Goal of the exercise
Work through the data line by line, gathering every line that has the word "JSON".

-*-

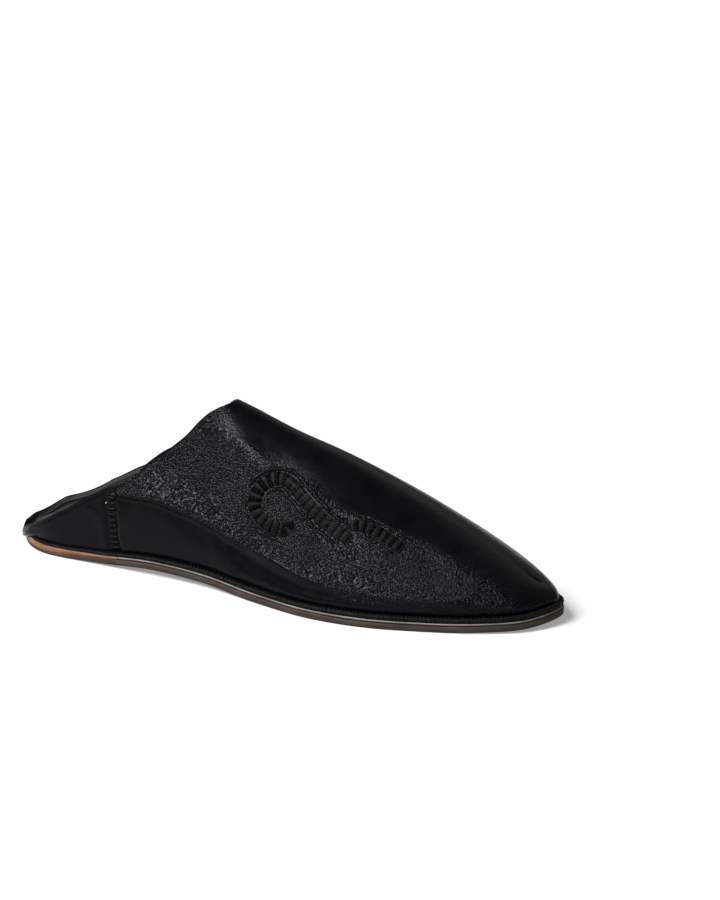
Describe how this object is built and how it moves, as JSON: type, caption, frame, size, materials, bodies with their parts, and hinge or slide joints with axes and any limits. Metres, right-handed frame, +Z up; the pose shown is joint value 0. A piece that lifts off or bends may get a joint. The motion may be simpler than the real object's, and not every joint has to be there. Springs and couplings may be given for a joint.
{
  "type": "babouche slipper",
  "caption": "Backless black leather slipper with a pointed toe, high arched vamp, low heel quarter, stitched welt and thin layered leather sole; right foot.",
  "frame": {"origin": "on the floor, at the middle of the bounding box", "axes": "+X towards the toe, +Y towards the inner side of the foot, +Z up"},
  "size_m": [0.2826, 0.0926, 0.0829],
  "materials": {
    "outsole_leather": "matte, cut edge",
    "lift_leather": "raw cut edge",
    "midsole_leather": "raw cut edge",
    "welt_leather": "overcast with black thread",
    "lining_leather": "smooth, matte",
    "upper_leather": "soft pebbled grain, semi-gloss",
    "black_thread": "satin thread"
  },
  "bodies": {
    "root": {"outsole": "outsole_leather", "heel_lift": "lift_leather", "midsole": "midsole_leather", "welt": "welt_leather", "insole": "lining_leather", "upper": "upper_leather"}
  },
  "joints": []
}
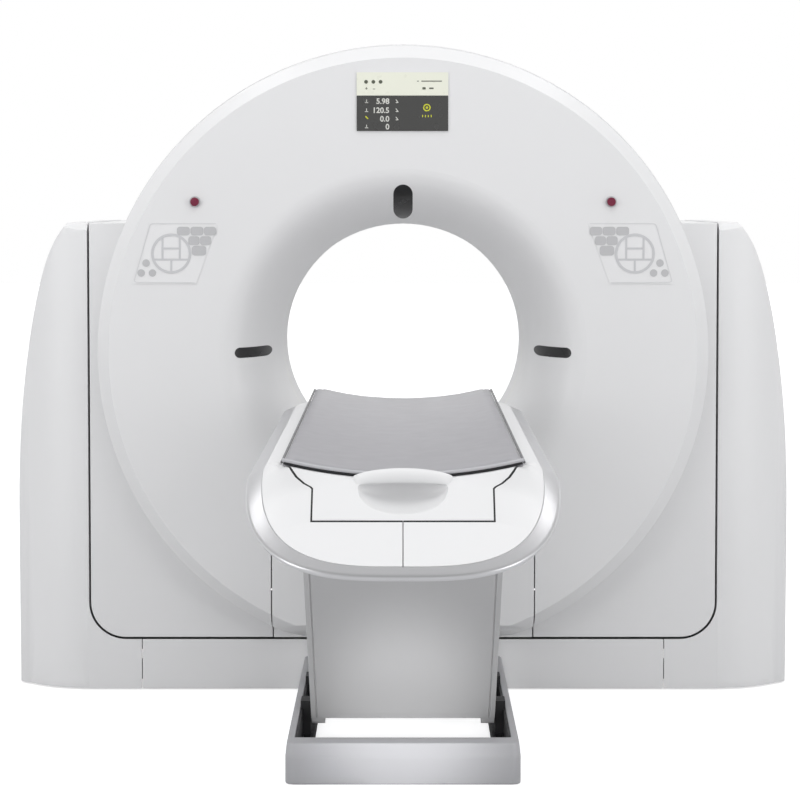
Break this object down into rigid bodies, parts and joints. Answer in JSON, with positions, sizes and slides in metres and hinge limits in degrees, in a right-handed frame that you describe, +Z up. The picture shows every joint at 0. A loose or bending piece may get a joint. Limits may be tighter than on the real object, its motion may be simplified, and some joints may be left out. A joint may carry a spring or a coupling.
{
  "type": "ct scanner",
  "caption": "Floor-standing computed tomography scanner: a tilting ring gantry between two towers with a couch that lifts and slides its cradle through the bore.",
  "frame": {"origin": "on the floor, at the centre of the four gantry anchor holes, straight below the centre of the bore", "axes": "+Z up, +Y along the bore from the couch to the back of the gantry, +X to the right seen from the couch"},
  "size_m": [2.224, 3, 1.838],
  "materials": {
    "shell": "smooth gloss white moulded cover",
    "window": "black gloss laser window",
    "scan_film": "pale translucent film ring",
    "display_dark": "dark display pane",
    "display_light": "cream status pane",
    "stop_red": "dark red button",
    "keypad": "flush membrane keypad",
    "frame_steel": "grey painted steel",
    "bright_steel": "machined steel",
    "rotor_alloy": "machined alloy",
    "dark_rubber": "black rubber",
    "silver_paint": "satin silver paint",
    "black_plastic": "black plastic",
    "tube_paint": "blue grey painted housing",
    "carbon_board": "dark carbon fibre board",
    "pad_vinyl": "grey lilac vinyl pad"
  },
  "bodies": {
    "stand": {"gantry_base_frame": "frame_steel", "tilt_bearings": "bright_steel", "right_tower_cover": "shell", "left_tower_cover": "shell", "floor_skirts": "shell", "tilt_gearmotor": "tube_paint", "couch_base_frame": "silver_paint", "base_tracks": "black_plastic", "lower_pivot_shafts": "bright_steel", "lift_gearmotor": "tube_paint"},
    "tilting_gantry": {"front_cover": "shell", "laser_windows": "window", "right_front_panel": "shell", "left_front_panel": "shell", "lower_center_cover": "shell", "right_side_cover": "shell", "left_side_cover": "shell", "drum_cover": "shell", "rear_cover": "shell", "scan_window": "scan_film", "display_bezel": "black_plastic", "display_screen": "display_dark", "display_status_strip": "display_light", "right_control_panel": "keypad", "left_control_panel": "keypad", "tilt_frame": "frame_steel", "bearing_outer_race": "bright_steel", "slip_ring_brushes": "black_plastic", "rotor_drive_motor": "tube_paint", "rotor_drive_belt": "dark_rubber", "tilt_sector_gear": "bright_steel"},
    "rotor": {"rotor_plate": "rotor_alloy", "bearing_inner_race": "bright_steel", "slip_ring": "rotor_alloy", "xray_tube_housing": "tube_paint", "beam_collimator": "frame_steel", "detector_array": "black_plastic", "counterweights": "bright_steel", "high_voltage_generator": "rotor_alloy", "tube_cooler": "rotor_alloy"},
    "drive_pulley": {"motor_pulley": "bright_steel"},
    "tilt_pinion": {"tilt_drive_pinion": "bright_steel"},
    "right_stop": {"right_emergency_stop": "stop_red"},
    "left_stop": {"left_emergency_stop": "stop_red"},
    "front_arm": {"front_lift_arm": "frame_steel", "lift_arm_cover": "silver_paint"},
    "rear_arm": {"rear_lift_arm": "frame_steel"},
    "lift_pinion": {"lift_drive_pinion": "bright_steel"},
    "couch_top": {"couch_frame": "frame_steel", "couch_cross_plates": "frame_steel", "upper_pivot_shafts": "bright_steel", "couch_rim": "silver_paint", "right_top_cover": "shell", "left_top_cover": "shell", "couch_pan": "shell", "guide_carriages": "bright_steel"},
    "drive_roller": {"cradle_drive_roller": "dark_rubber"},
    "cradle": {"cradle_board": "carbon_board", "cradle_pad": "pad_vinyl", "cradle_end_cap": "shell"}
  },
  "joints": [
    {"name": "gantry_tilt", "type": "hinge", "parent": "stand", "child": "tilting_gantry", "pos_m": [0, 0, 0.97], "axis": [1, 0, 0], "range_deg": [-20, 20]},
    {"name": "rotor_spin", "type": "hinge", "parent": "tilting_gantry", "child": "rotor", "pos_m": [0, 0, 0.97], "axis": [0, 1, 0], "continuous": true},
    {"name": "drive_pulley_spin", "type": "hinge", "parent": "tilting_gantry", "child": "drive_pulley", "pos_m": [-0.69, 0, 0.35], "axis": [0, 1, 0], "continuous": true},
    {"name": "tilt_pinion_spin", "type": "hinge", "parent": "stand", "child": "tilt_pinion", "pos_m": [1.0225, 0, 0.62], "axis": [1, 0, 0], "range_deg": [-122, 122]},
    {"name": "right_stop_press", "type": "slide", "parent": "tilting_gantry", "child": "right_stop", "axis": [0, 1, 0], "range_m": [0, 0.004], "stiffness_N_per_m": 1500},
    {"name": "left_stop_press", "type": "slide", "parent": "tilting_gantry", "child": "left_stop", "axis": [0, 1, 0], "range_m": [0, 0.004], "stiffness_N_per_m": 1500},
    {"name": "couch_lift", "type": "hinge", "parent": "stand", "child": "front_arm", "pos_m": [0, -1.05, 0.09], "axis": [-1, 0, 0], "range_deg": [-33, 12]},
    {"name": "rear_arm_swing", "type": "hinge", "parent": "stand", "child": "rear_arm", "pos_m": [0, -0.75, 0.09], "axis": [-1, 0, 0], "range_deg": [-33.5, 12.5]},
    {"name": "couch_level", "type": "hinge", "parent": "front_arm", "child": "couch_top", "pos_m": [0, -1.58033, 0.62033], "axis": [-1, 0, 0], "range_deg": [-12.5, 33.5]},
    {"name": "lift_pinion_spin", "type": "hinge", "parent": "stand", "child": "lift_pinion", "pos_m": [0, -0.642, 0.09], "axis": [-1, 0, 0], "range_deg": [-25, 67]},
    {"name": "cradle_slide", "type": "slide", "parent": "couch_top", "child": "cradle", "axis": [0, 1, 0], "range_m": [0, 1.3]},
    {"name": "drive_roller_spin", "type": "hinge", "parent": "couch_top", "child": "drive_roller", "pos_m": [0, -0.885, 0.77995], "axis": [1, 0, 0], "range_deg": [-3730, 10]}
  ],
  "couplings": [
    {"joint": "drive_pulley_spin", "follows": "rotor_spin", "ratio": 14.8},
    {"joint": "tilt_pinion_spin", "follows": "gantry_tilt", "ratio": -6},
    {"joint": "rear_arm_swing", "follows": "couch_lift", "ratio": 1},
    {"joint": "couch_level", "follows": "couch_lift", "ratio": -1},
    {"joint": "lift_pinion_spin", "follows": "couch_lift", "ratio": -2},
    {"joint": "drive_roller_spin", "follows": "cradle_slide", "rad_per_m": -50}
  ]
}
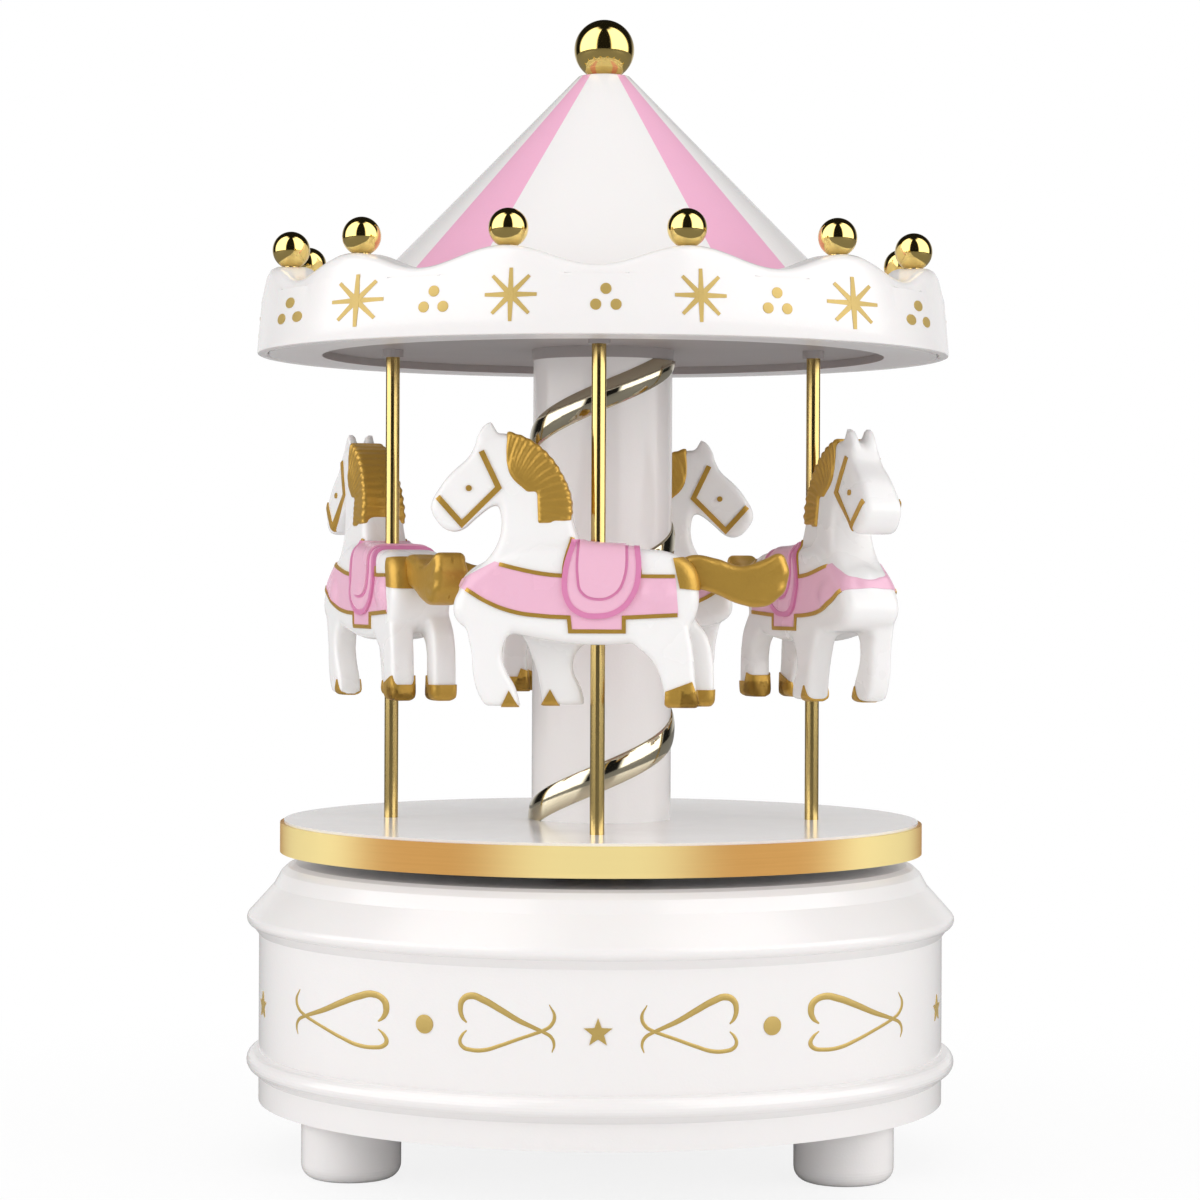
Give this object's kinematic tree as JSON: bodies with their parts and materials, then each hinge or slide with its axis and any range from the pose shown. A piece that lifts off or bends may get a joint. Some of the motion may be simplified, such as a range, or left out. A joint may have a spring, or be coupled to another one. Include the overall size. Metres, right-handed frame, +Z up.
{
  "type": "carousel music box",
  "caption": "Wind-up music box: a round footed base with a comb movement inside, and a canopied roundabout of horses on poles turning above it.",
  "frame": {"origin": "on the floor, at the centre of the circle through the three feet, under the roundabout's axis", "axes": "+Z up along the roundabout's axis, -Y towards the front, +X to the right as seen from the front"},
  "size_m": [0.1114, 0.1114, 0.1796],
  "materials": {
    "white_plastic": "glossy injection-moulded white",
    "horse_white": "glossy white with pink and gold painted tack, mane, tail and hooves",
    "roof_two_tone": "glossy white with four pale pink sectors",
    "gold_plating": "mirror-bright gold vacuum plating",
    "brushed_gold": "gold foil band, brushed round the edge",
    "champagne_gold": "pale gold plated strip",
    "movement_brass": "turned and milled brass",
    "machined_steel": "bright turned steel",
    "key_steel": "nickel-plated steel",
    "bedplate_zinc": "die-cast zinc, matt",
    "comb_steel": "ground spring steel",
    "spring_steel": "blued spring steel",
    "fan_nylon": "moulded nylon"
  },
  "bodies": {
    "base": {"base_shell": "white_plastic", "bottom_plate": "white_plastic", "foot_back": "white_plastic", "foot_front_left": "white_plastic", "foot_front_right": "white_plastic", "bottom_screws": "machined_steel", "spindle_bush": "movement_brass", "bedplate": "bedplate_zinc", "bedplate_screws": "machined_steel", "comb": "comb_steel", "comb_screws": "machined_steel", "governor_bracket": "movement_brass", "bracket_screw": "machined_steel", "click_spring": "spring_steel"},
    "roundabout": {"spring_barrel": "movement_brass", "mainspring": "spring_steel", "barrel_lid": "movement_brass", "drive_spindle": "machined_steel", "turntable": "white_plastic", "turntable_band": "brushed_gold", "column": "white_plastic", "spiral_strip": "champagne_gold", "pole_front": "gold_plating", "pole_left": "gold_plating", "pole_back": "gold_plating", "pole_right": "gold_plating", "horse_front": "horse_white", "horse_left": "horse_white", "horse_back": "horse_white", "horse_right": "horse_white", "canopy_ceiling": "white_plastic", "valance": "white_plastic", "roof": "roof_two_tone", "rim_balls": "gold_plating", "tie_rod": "machined_steel", "finial_ball": "gold_plating"},
    "key": {"winding_key": "key_steel", "winding_arbor": "machined_steel"},
    "cylinder": {"tune_cylinder": "movement_brass", "cylinder_arbor": "machined_steel", "cylinder_wheel": "movement_brass", "crown_pinion": "movement_brass"},
    "idler": {"idler_arbor": "machined_steel", "idler_pinion": "movement_brass", "worm_wheel": "movement_brass"},
    "governor": {"governor_worm": "machined_steel", "governor_fan": "fan_nylon"}
  },
  "joints": [
    {"name": "carousel_turn", "type": "hinge", "parent": "base", "child": "roundabout", "pos_m": [0, 0, 0.049], "axis": [0, 0, 1], "continuous": true},
    {"name": "key_turn", "type": "hinge", "parent": "base", "child": "key", "pos_m": [0, 0, 0.006], "axis": [0, 0, 1], "range_deg": [0, 1800]},
    {"name": "cylinder_turn", "type": "hinge", "parent": "base", "child": "cylinder", "pos_m": [0.028, 0, 0.02745], "axis": [1, 0, 0], "continuous": true},
    {"name": "idler_turn", "type": "hinge", "parent": "base", "child": "idler", "pos_m": [0.0395, -0.0097, 0.02745], "axis": [1, 0, 0], "continuous": true},
    {"name": "governor_turn", "type": "hinge", "parent": "base", "child": "governor", "pos_m": [0.0408, -0.01605, 0.03], "axis": [0, 0, 1], "continuous": true}
  ],
  "couplings": [
    {"joint": "cylinder_turn", "follows": "carousel_turn", "ratio": 4},
    {"joint": "idler_turn", "follows": "carousel_turn", "ratio": -12},
    {"joint": "governor_turn", "follows": "carousel_turn", "ratio": -192}
  ]
}
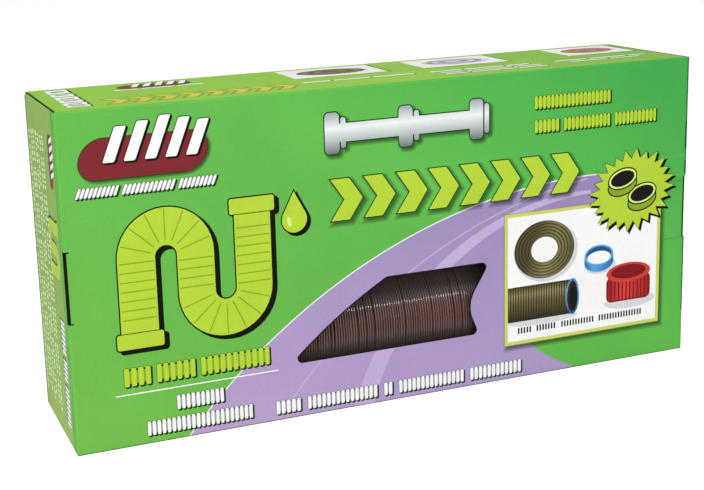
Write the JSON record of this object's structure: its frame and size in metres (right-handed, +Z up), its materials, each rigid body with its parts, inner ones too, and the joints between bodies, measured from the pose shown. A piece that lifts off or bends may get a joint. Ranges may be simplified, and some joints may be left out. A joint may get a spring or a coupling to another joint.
{
  "type": "sewer hose kit",
  "caption": "Ribbed drain hose folded into a U with a sizing ring in each mouth, packed in a printed roll-end carton with a die-cut window and a hinged rear lid.",
  "frame": {"origin": "middle of the carton's footprint, on the surface that it stands on", "axes": "+X along the carton to the right of someone who looks at the windowed front face, -Y out of that face, +Z up"},
  "size_m": [0.45, 0.101, 0.216],
  "materials": {
    "printed_board": "litho-printed corrugated board, satin varnish",
    "kraft_board": "unprinted brown kraft liner, matt",
    "vinyl": "ribbed flexible vinyl, semi-gloss",
    "ring_plastic": "moulded, semi-gloss"
  },
  "bodies": {
    "carton": {"front_panel": "printed_board", "top_wall": "printed_board", "bottom_wall": "printed_board", "end_wall_left": "printed_board", "end_wall_right": "printed_board", "end_rim_left": "printed_board", "end_rim_right": "printed_board", "inner_wall_left": "kraft_board", "inner_wall_right": "kraft_board", "lock_tab_left": "kraft_board", "lock_tab_right": "kraft_board", "corner_flap_upper_left": "kraft_board", "corner_flap_upper_right": "kraft_board", "corner_flap_lower_left": "kraft_board", "corner_flap_lower_right": "kraft_board", "hose": "vinyl", "sizing_ring_lower": "ring_plastic", "sizing_ring_upper": "ring_plastic"},
    "lid": {"lid_panel": "printed_board"},
    "tuck": {"tuck_flap": "printed_board"}
  },
  "joints": [
    {"name": "lid_hinge", "type": "hinge", "parent": "carton", "child": "lid", "pos_m": [0, 0.0505, 0], "axis": [1, 0, 0], "range_deg": [-90, 0]},
    {"name": "tuck_fold", "type": "hinge", "parent": "lid", "child": "tuck", "pos_m": [0, 0.0505, 0.2141], "axis": [1, 0, 0], "range_deg": [-90, 0]}
  ],
  "couplings": [
    {"joint": "tuck_fold", "follows": "lid_hinge", "ratio": 1}
  ]
}
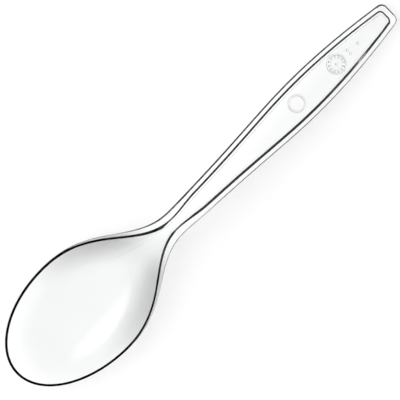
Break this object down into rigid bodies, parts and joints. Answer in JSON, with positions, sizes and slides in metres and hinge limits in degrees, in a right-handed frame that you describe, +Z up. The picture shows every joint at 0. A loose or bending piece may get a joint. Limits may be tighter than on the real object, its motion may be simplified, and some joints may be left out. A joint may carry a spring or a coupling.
{
  "type": "disposable plastic spoon",
  "caption": "Clear moulded disposable spoon with an oval bowl, a slim neck and a channelled handle with raised rims.",
  "frame": {"origin": "centre of the bounding box in plan, on the table that the spoon rests on", "axes": "+X from the tip of the bowl to the end of the handle, +Z up out of the bowl"},
  "size_m": [0.165, 0.0376, 0.0136],
  "materials": {
    "clear_plastic": "clear, polished mould finish"
  },
  "bodies": {
    "root": {"spoon": "clear_plastic"}
  },
  "joints": []
}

-*-

Task answer
Describe how this object is built and how it moves, as JSON: type, caption, frame, size, materials, bodies with their parts, and hinge or slide joints with axes and any limits. Metres, right-handed frame, +Z up; the pose shown is joint value 0. A piece that lifts off or bends may get a joint. The motion may be simpler than the real object's, and not every joint has to be there. Springs and couplings may be given for a joint.
Break this object down into rigid bodies, parts and joints. Answer in JSON, with positions, sizes and slides in metres and hinge limits in degrees, in a right-handed frame that you describe, +Z up. The picture shows every joint at 0. A loose or bending piece may get a joint. Limits may be tighter than on the real object, its motion may be simplified, and some joints may be left out. A joint may carry a spring or a coupling.
Give this object's kinematic tree as JSON: bodies with their parts and materials, then each hinge or slide with its axis and any range from the pose shown. A piece that lifts off or bends may get a joint. Some of the motion may be simplified, such as a range, or left out. A joint may have a spring, or be coupled to another one. Include the overall size. Metres, right-handed frame, +Z up.
Write the JSON record of this object's structure: its frame and size in metres (right-handed, +Z up), its materials, each rigid body with its parts, inner ones too, and the joints between bodies, measured from the pose shown. A piece that lifts off or bends may get a joint. Ranges may be simplified, and some joints may be left out. A joint may get a spring or a coupling to another joint.
Break this object down into rigid bodies, parts and joints. Answer in JSON, with positions, sizes and slides in metres and hinge limits in degrees, in a right-handed frame that you describe, +Z up. The picture shows every joint at 0. A loose or bending piece may get a joint. Limits may be tighter than on the real object, its motion may be simplified, and some joints may be left out. A joint may carry a spring or a coupling.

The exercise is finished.